The economist Stephen Cecchetti uses a striking analogy which I think throws particular light on whether this reputation is warranted:

‘Let’s say we are trying to measure tide height at the beach. We know that the sea is filled with fish, and so we exhaustively model fish behaviour, developing complex models of their movements and interactions. The model is great. And the model is useless. The behaviour of the fish is irrelevant for the question we are interested in: how high will the tide go up the beach? We are focusing on the fish when we should be studying the moon.’

The response of the major central banks to the global financial crisis has been clear and decisive. Interest rates have been cut to practically zero and wave after wave of asset buying has succeeded in the goal of propelling asset prices skyward. Since the early months of 2009, stocks, bonds and property have been enjoying one of the greatest asset rallies in history.

For NAMA, this is the moon it should have been studying. But to the great cost of the taxpayer it has spent its time focusing on the behaviour of the fish. Rather than steward its assets wisely to maximise return, it has behaved more like a frenzied auctioneer packaging and selling assets to whoever happened to show up with the highest bid on a given day. Incredibly, even the sight of the long queue of income-hungry buyers from across the globe seems to have had little impact on its thinking over the past seven years.

Many of the assets sold are now valued at a multiple of what the happy buyers paid. Indeed, every asset sold is now highly likely to be worth more than the price received by NAMA.

In equivalent fashion to asset prices across the globe, Irish property prices have risen strongly in recent years. The SCSI/IPD Ireland Property Index produced by MSCI, measures unlevered total returns of directly held standing property investments. The market coverage is estimated to be 28.9 per cent of the professionally managed real estate investment universe with results dating back to 1995. This index is now at an all-time high, having more than doubled in recent years.

While certainly not an exact comparator for the assets owned by NAMA, it is a reasonable indicator which shows clearly that any investor in Irish property since 2009 is almost certainly sitting on a substantial profit.

Undeterred, NAMA spokespeople continue to regularly make the bizarre claim to have maximised value for the taxpayer. They seem to believe that by accepting the highest bid on a given day for a given asset NAMA has fulfilled its mandate. The commitment to stubbornly model fish and ignore the moon seems unshakeable.

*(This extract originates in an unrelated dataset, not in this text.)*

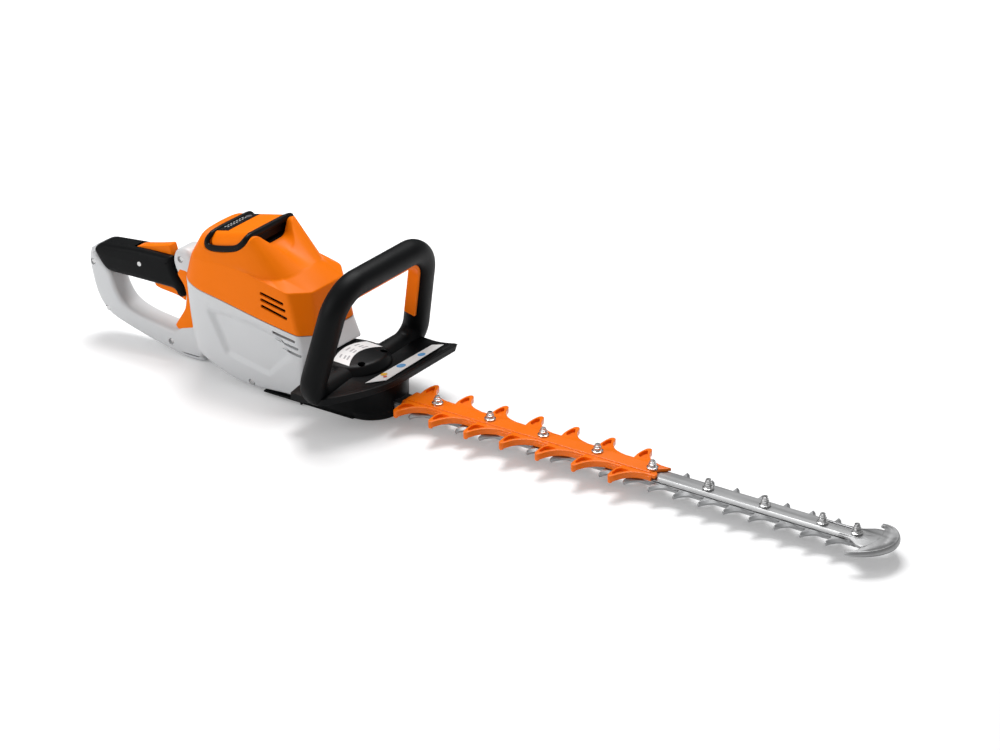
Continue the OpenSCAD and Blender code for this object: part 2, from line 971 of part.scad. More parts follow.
// Rear handle, drawn in side view with x forward and y up
module side(half) {
  rotate([90, 0, 0])
    translate([0, 0, -half])
      linear_extrude(2 * half)
        children();
}
boss = [-251, 127];
module handle_outline() {
  offset(r = 5, $fn = 20)
    offset(delta = -5)
      union() {
        polygon([[-386, 113], [-394, 110], [-399, 99], [-398, 88], [-390, 56], [-379, 38], [-364, 27],
          [-322, 14], [-278, 5], [-252, 0], [-228, 0], [neck_front - seam, 6],
          [neck_front - seam, 114], [-246, 118], [-262, 118]]);
        translate(boss)
          circle(r = 17);
      }
}
module hand_gap() {
  offset(r = 8, $fn = 20)
    offset(delta = -8)
      polygon([[-367, 87], [-358, 62], [-345, 45], [-320, 38], [-262, 30], [-256, 52], [-252, 70], [-256, 88]]);
}
module grip_outline() {
  offset(r = 3, $fn = 20)
    offset(delta = -3)
      polygon([[-388, 113], [-392, 109], [-381, 94], [-372, 85], [-337, 85.5], [-304, 86], [-266, 87],
        [-257, 78], [-252, 84], [-256, 92], [-266, 104], [-272, 116], [-274, 127], [-327, 125], [-380, 119]]);
}

module handle_side() {
  difference() {
    union() {
      side(grip_half)
        difference() {
          handle_outline();
          hand_gap();
          offset(delta = seam)
            grip_outline();
          translate([-500, 86])
            square([500 - 272, 60]);
          polygon([[-272, 150], [-272, 118], [-258, 96], [-250, 86], [-300, 84], [-300, 150]]);
        }
      side(grip_half)
        difference() {
          intersection() {
            handle_outline();
            polygon([[-410, 120], [-380, 120], [-380, 86], [-366, 80], [-410, 60]]);
          }
          offset(delta = seam)
            grip_outline();
        }
      side(grip_half)
        difference() {
          translate(boss)
            circle(r = 17);
          offset(delta = seam)
            grip_outline();
        }
      // Neck that widens to the housing
      hull() {
        translate([-238, -grip_half, 6])
          cube([1, 2 * grip_half, 108]);
        translate([neck_front - 2 - seam, -body_half + 10, 14])
          cube([2, 2 * body_half - 20, 20]);
        translate([neck_front - 2 - seam, -body_half + 4, 50])
          cube([2, 2 * body_half - 8, 62]);
      }
    }
    // Hollow of the neck
    hull() {
      translate([-236, -grip_half + wall, 12])
        cube([1, 2 * grip_half - 2 * wall, 90]);
      translate([neck_front - 1, -body_half + 14, 20])
        cube([4, 2 * body_half - 28, 80]);
    }
    // Pocket for the orange bridge
    side(9)
      bridge_outline(seam);
    for (p = handle_screw, s = [-1, 1])
      translate([p[0], s * (grip_half - 2.5), p[1]])
        rotate([90, 0, 0])
          cylinder(d = 8, h = 5 + 2 * eps, center = true);
  }
}
// Screws of the rear handle: [x, z]
handle_screw = [[-391, 93], [-371, 36], [-273, 17], [boss[0] - 4, boss[1] + 2]];

module bridge_outline(g) {
  offset(delta = g)
    polygon([[-262, 40], [-247, 40], [-243, 60], [-243, 100], [-248, 104], [-252, 96], [-249, 76], [-254, 56]]);
}
module rear_bridge() {
  color(orange)
    side(8.5)
      bridge_outline(0);
}

module half_of(s) {
  intersection() {
    children();
    translate([-big, s > 0 ? seam / 2 : -big, -big])
      cube([2 * big, big - seam / 2, 2 * big]);
  }
}

module handle_shell_right() {
  color(white)
    half_of(-1)
      handle_side();
}
module handle_shell_left() {
  color(white)
    half_of(1)
      handle_side();
}

trigger_pivot = [-266, 97];
lockout_pivot = [-326, 118.5];
lever_half = 7;
module grip() {
  difference() {
    side(grip_half)
      grip_outline();
    // Hollow of the grip
    side(grip_half - grip_wall)
      offset(delta = -grip_wall)
        grip_outline();
    // Mouth of the trigger and of the lockout lever
    side(lever_half + slip)
      polygon([[-309, 80], [-309, 106], [-256, 106], [-248, 84], [-252, 76], [-260, 74]]);
    side(lever_half + slip)
      polygon([[-332, 112], [-332, 140], [-262, 140], [-262, 112]]);
    for (p = [trigger_pivot, lockout_pivot])
      translate([p[0], 0, p[1]])
        rotate([90, 0, 0])
          cylinder(d = lever_pin_d, h = 2 * grip_half - 4, center = true);
    for (s = [-1, 1])
      translate([grip_screw[0], s * (grip_half - 1.5), grip_screw[1]])
        rotate([90, 0, 0])
          cylinder(d = 7, h = 3 + 2 * eps, center = true);
  }
}
grip_screw = [-318, 108];
module grip_right() {
  color(black)
    half_of(-1)
      grip();
}
module grip_left() {
  color(black)
    half_of(1)
      grip();
}

module trigger() {
  color(orange)
    difference() {
      side(lever_half)
        offset(r = 1.5, $fn = 16)
          offset(delta = -1.5)
            polygon([[-304, 88], [-302, 79], [-294, 76.5], [-266, 74], [-256, 70.5], [-253, 74],
              [-259, 92], [-261, 100], [-271, 102], [-284, 92]]);
      translate([trigger_pivot[0], 0, trigger_pivot[1]])
        rotate([90, 0, 0])
          cylinder(d = lever_pin_d + 2 * run, h = 40, center = true);
    }
}
module lockout_lever() {
  color(orange)
    difference() {
      side(lever_half)
        offset(r = 1.5, $fn = 16)
          offset(delta = -1.5)
            polygon([[-331, 116], [-329, 124], [-320, 127], [-278, 138], [-275.5, 129], [-275.5, 123],
              [-300, 119], [-320, 114]]);
      translate([lockout_pivot[0], 0, lockout_pivot[1]])
        rotate([90, 0, 0])
          cylinder(d = lever_pin_d + 2 * run, h = 40, center = true);
    }
}
module lever_pin(p) {
  translate([p[0], 0, p[1]])
    rotate([90, 0, 0])
      cylinder(d = lever_pin_d, h = 2 * grip_half - 4, center = true);
}
module trigger_pin() {
  color(steel)
    lever_pin(trigger_pivot);
}
module lockout_pin() {
  color(steel)
    lever_pin(lockout_pivot);
}

module main_switch() {
  color("dimgray")
    translate([-352, -grip_half + grip_wall, 94])
      cube([26, 2 * (grip_half - grip_wall), 12]);
}

// Front handle: the tube runs in a plane that leans forward.
// In that plane x is across and y is along the legs.
loop_x = -3;
loop_z = 30;
foot_y = 18;
foot_r = 24;
leg_angle = atan2(loop_h, loop_foot_half - loop_top_half);
foot_half = loop_foot_half - foot_y / tan(leg_angle);
top_k = loop_corner_r * tan(leg_angle / 2);
foot_k = foot_r * (1 + cos(leg_angle)) / sin(leg_angle);

module in_loop() {
  translate([loop_x, 0, loop_z])
    rotate([0, loop_lean, 0])
      rotate([90, 0, 90])
        children();
}
// Points along an arc, each with the direction of its outward normal
function arc(c, r, from, to, n) = [for (i = [0 : n])
  let (a = from + (to - from) * i / n) [c[0] + r * cos(a), c[1] + r * sin(a), a]];
bend_steps = 10;
tube_sides = 20;
tube_path = concat(
  arc([-loop_top_half + top_k, loop_h - loop_corner_r], loop_corner_r, 90, 90 + leg_angle, bend_steps),
  arc([-foot_half + foot_k, foot_y + foot_r], foot_r, 90 + leg_angle, 270, bend_steps),
  arc([foot_half - foot_k, foot_y + foot_r], foot_r, 270, 450 - leg_angle, bend_steps),
  arc([loop_top_half - top_k, loop_h - loop_corner_r], loop_corner_r, 450 - leg_angle, 450, bend_steps));
// Closed tube of one radius along tube_path
module tube(r) {
  n = len(tube_path);
  m = tube_sides;
  points = [for (p = tube_path, j = [0 : m - 1])
    let (b = 360 * j / m) [p[0] + r * cos(b) * cos(p[2]), p[1] + r * cos(b) * sin(p[2]), r * sin(b)]];
  faces = [for (i = [0 : n - 1], j = [0 : m - 1], k = [0, 1])
    let (i2 = (i + 1) % n, j2 = (j + 1) % m)
      k == 0 ? [i * m + j2, i2 * m + j, i * m + j] : [i * m + j2, i2 * m + j2, i2 * m + j]];
  polyhedron(points, faces);
}
// Outline of the loop at one distance outside the tube's middle line, above a height
module loop_outline(d, low) {
  intersection() {
    offset(r = d + loop_corner_r, $fn = 96)
      offset(delta = -loop_corner_r)
        polygon([[-loop_foot_half, 0], [-loop_top_half, loop_h], [loop_top_half, loop_h], [loop_foot_half, 0]]);
    translate([-big / 2, low])
      square(big);
  }
}
module loop_band(out, in, half, low) {
  in_loop()
    linear_extrude(2 * half, center = true)
      difference() {
        loop_outline(-out, low);
        loop_outline(-in, low - 1);
      }
}
bar_half = 7.5;
bar_in = 9;
bar_out = tube_r + 1.6;
bar_low = 62;

module shield_plan() {
  polygon([[-26, -72], [8, -95], [30, -98], [shield_front, -shield_half], [shield_front + 4, 0],
    [shield_front, shield_half], [30, 98], [8, 95], [-26, 72]]);
}
shield_front = 66;
shield_tilt = 7;
module front_handle() {
  color(black)
    difference() {
      union() {
        in_loop()
          tube(tube_r);
        // Hand shield
        translate([0, 0, 53])
          rotate([0, -shield_tilt, 0])
            translate([0, 0, -5])
              linear_extrude(5)
                shield_plan();
        // Hump over the gearbox
        translate([hump_rear, -hump_half, plate_z + plate_t + seam])
          cube([hump_front - hump_rear, 2 * hump_half, hump_top - plate_z - plate_t - seam]);
      }
      // Hollow of the hump
      translate([hump_rear - 1, -hump_half + wall, plate_z - 20])
        cube([hump_front - hump_rear + 1 - wall, 2 * hump_half - 2 * wall, hump_top - plate_z + 20 - wall]);
      // Seat on the gear base
      translate([0, 0, 0])
        linear_extrude(plate_z + plate_t + seam)
          base_plan(-seam);
      // Housing front
      translate([hump_rear - 100, -120, 0])
        cube([100, 240, 300]);
      // Groove of the switch bar
      loop_band(bar_in - bar_travel - slip, tube_r + 6, bar_half + slip, bar_low - slip);
      bar_switch_block();
      for (s = [-1, 1], x = base_screw_x)
        translate([x, s * base_screw_y, plate_z])
          cylinder(d = 9, h = 40);
    }
}
module switch_bar() {
  color(orange)
    loop_band(bar_in, bar_out, bar_half, bar_low);
}
module bar_switch_block() {
  in_loop()
    translate([-8, loop_h - bar_in + bar_travel + slip, -5])
      cube([16, 5, 10]);
}
module bar_switch() {
  color("dimgray")
    bar_switch_block();
}

module rating_label() {
  color("whitesmoke")
    translate([-18, -30, hump_top])
      cube([20, 60, 0.3]);
}
module shield_label() {
  color("whitesmoke")
    translate([0, 0, 53])
      rotate([0, -shield_tilt, 0])
        linear_extrude(0.3)
          polygon([[46, -60], [64, -72], [68, 0], [64, 72], [46, 60], [50, 0]]);
}

module screw(d, len) {
  cylinder(d = d, h = 2.4);
  translate([0, 0, 2.4 - eps])
    cylinder(d = d / 2, h = len);
}
module housing_screws() {
  color(steel)
    for (p = body_screw, s = [-1, 1])
      translate([p[0], s * (body_half - 9), p[1]])
        rotate([s * 90, 0, 0])
          screw(6.6, 4);
}
module handle_screws() {
  color(steel) {
    for (p = handle_screw, s = [-1, 1])
      translate([p[0], s * (grip_half - 2.6), p[1]])
        rotate([s * 90, 0, 0])
          cylinder(d = 6, h = 2.4);
    for (s = [-1, 1])
      translate([grip_screw[0], s * (grip_half - 0.4), grip_screw[1]])
        rotate([s * 90, 0, 0])
          cylinder(d = 6, h = 2.5);
  }
}
module cover_screws() {
  color(steel)
    for (s = [-1, 1], x = base_screw_x)
      translate([x, s * base_screw_y, plate_z + plate_t])
        cylinder(d = 8, h = 3);
}

upper_blade();
lower_blade();
guide_rail();
tip_shoe();
tooth_guard();
blade_bolts();
blade_washers();
blade_nuts();
blade_bushes();
wire_clip();
gear_base();
gear_plate();
crank_gear();
idler_gear();
idler_pin();
gearbox_bearings();
motor_pinion();
motor_shaft();
motor_magnets();
motor_windings();
motor_can();
motor_cap();
motor_bearings();
cooling_fan();
body_shell_right();
body_shell_left();
hood();
battery_bay();
contact_block();
control_board();
battery_case();
battery_cap();
battery_rim();
charge_panel();
charge_button();
latch_right();
latch_left();
handle_shell_right();
handle_shell_left();
rear_bridge();
grip_right();
grip_left();
trigger();
trigger_pin();
lockout_lever();
lockout_pin();
main_switch();
bar_switch();
front_handle();
switch_bar();
rating_label();
shield_label();
housing_screws();
handle_screws();
cover_screws();
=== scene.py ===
"""Looks of a battery hedge trimmer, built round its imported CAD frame.

Lengths in this file are in millimetres until a surface is made; +X points to the blade tip and +Z up.
"""

import math

import bmesh
import bpy
import numpy as np
from bpy.props import FloatProperty, FloatVectorProperty, PointerProperty
from mathutils import Matrix, Vector
from mathutils.geometry import tessellate_polygon


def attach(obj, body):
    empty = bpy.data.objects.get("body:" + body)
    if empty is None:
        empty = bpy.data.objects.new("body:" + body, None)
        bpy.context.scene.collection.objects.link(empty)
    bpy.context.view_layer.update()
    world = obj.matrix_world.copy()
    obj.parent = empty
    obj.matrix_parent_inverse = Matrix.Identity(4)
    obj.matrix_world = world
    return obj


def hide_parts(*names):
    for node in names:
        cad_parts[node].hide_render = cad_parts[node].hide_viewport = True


bl_info = {
    "name": "Hedge Trimmer Looks",
    "version": (1, 0, 0),
    "blender": (4, 5, 0),
    "location": "3D View > Sidebar > Trimmer",
    "description": "Builds the shells, grips, guard, cutter and finishes of a battery hedge trimmer",
    "category": "Object",
}

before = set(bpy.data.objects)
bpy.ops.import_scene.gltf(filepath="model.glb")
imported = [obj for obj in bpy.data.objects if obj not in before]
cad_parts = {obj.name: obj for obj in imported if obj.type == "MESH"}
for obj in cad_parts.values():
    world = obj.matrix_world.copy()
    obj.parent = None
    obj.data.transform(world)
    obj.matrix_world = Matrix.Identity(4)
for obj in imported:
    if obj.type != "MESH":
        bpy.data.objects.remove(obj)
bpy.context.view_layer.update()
MM = 0.001

# Lean of the battery and of the front loop, as in the frame
BATTERY_LEAN = math.radians(12.4)
BATTERY_TOP = np.array([-161.0, 0.0, 194.0])
LOOP_LEAN = math.radians(12.6)
LOOP_ORIGIN = np.array([-3.0, 0.0, 30.0])


# ---------------------------------------------------------------- settings

def colour(name, text, value):
    """A linear colour setting."""
    return FloatVectorProperty(name=name, description=text, default=value, subtype="COLOR", min=0, max=1)


class TrimmerColours(bpy.types.PropertyGroup):
    orange: colour("Orange", "Hood, levers and battery cap", (0.86, 0.175, 0.0003))
    guard: colour("Guard orange", "Clip-on tooth guard", (0.86, 0.160, 0.0005))
    white: colour("White", "Body and rear handle", (0.58, 0.59, 0.60))
    black: colour("Black", "Moulded black parts", (0.0028, 0.0032, 0.0036))
    rubber: colour("Rubber", "Grips and front loop", (0.0022, 0.0026, 0.0030))
    steel: colour("Steel", "Ground blade steel", (0.36, 0.364, 0.37))
    label: colour("Label", "Plain label stock", (0.72, 0.73, 0.73))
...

NAMA may argue that the prices it was forced to pay as at November 30 2009 were not market prices, but prices equating to so-called long-term economic value. These prices were certainly higher than that achievable by banks if forced to liquidate in the eye of the financial storm. However, the failure of NAMA to improve significantly on them in the environment of the past seven years is still a striking disappointment.

NAMA may warrant a stellar reputation for administration, public relations and auctioneering. For these activities, it may justifiably claim credit for getting up early in the morning. As a successful steward of assets for the taxpayer however, no such claim seems justified.

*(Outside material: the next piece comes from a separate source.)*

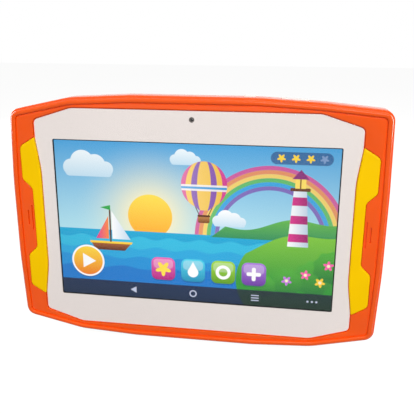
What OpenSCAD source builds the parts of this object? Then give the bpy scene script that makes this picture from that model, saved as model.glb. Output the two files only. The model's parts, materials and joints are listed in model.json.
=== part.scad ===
// A child's seven-inch toy tablet: a screen and its electronics in a two-part orange case
// with yellow side grips. It stands on its long lower edge. X runs to the right, Y to the
// back and Z up; the origin is on the ground under the middle of the case.

/* [Case] */
// Width across the two sides
body_w = 204.4; // [196:1:250]
// Height from the lower edge to the upper edge
body_h = 139.4; // [135:1:170]
// Depth from the crest of the rim to the back
body_d = 15; // [14:0.5:20]
// Half the straight stretch in the middle of the upper and lower edges
edge_flat = 34; // [33:1:36]
// Fall of the upper and lower edges from that stretch to the shoulders
edge_bow = 1.8; // [0.6:0.1:2]
// Distance from each side in to the shoulder
shoulder_run = 35.2; // [28:0.5:40]
// Fall from the upper edge down to the case's corner
shoulder_fall = 9.2; // [6:0.1:11]
// Fall down to the upper right corner, which is fuller than the others
right_fall = 5; // [3:0.1:11]
// Half the straight stretch in the middle of each side
side_flat = 22; // [10:1:30]
// How far each side leans in from that stretch to the corner
side_lean = 1.6; // [0.5:0.1:4]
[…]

Indeed a fairer characterisation is that the fire sale has been spearheaded by the agency set up to avert it. The crystallised loss to the taxpayer of €42.2 billion on setting up NAMA is now likely to be broadly permanent. Given the asset environment, and the luxury of their long-term remit and ultra-cheap funding, I think Behan would feel they’ve spent too much time beneath the bedclothes regardless of what any future inquiries might find.

John Looby is a Senior Portfolio Manager at KBI Global Investors, a global investment manager based in Dublin. The views expressed are his own.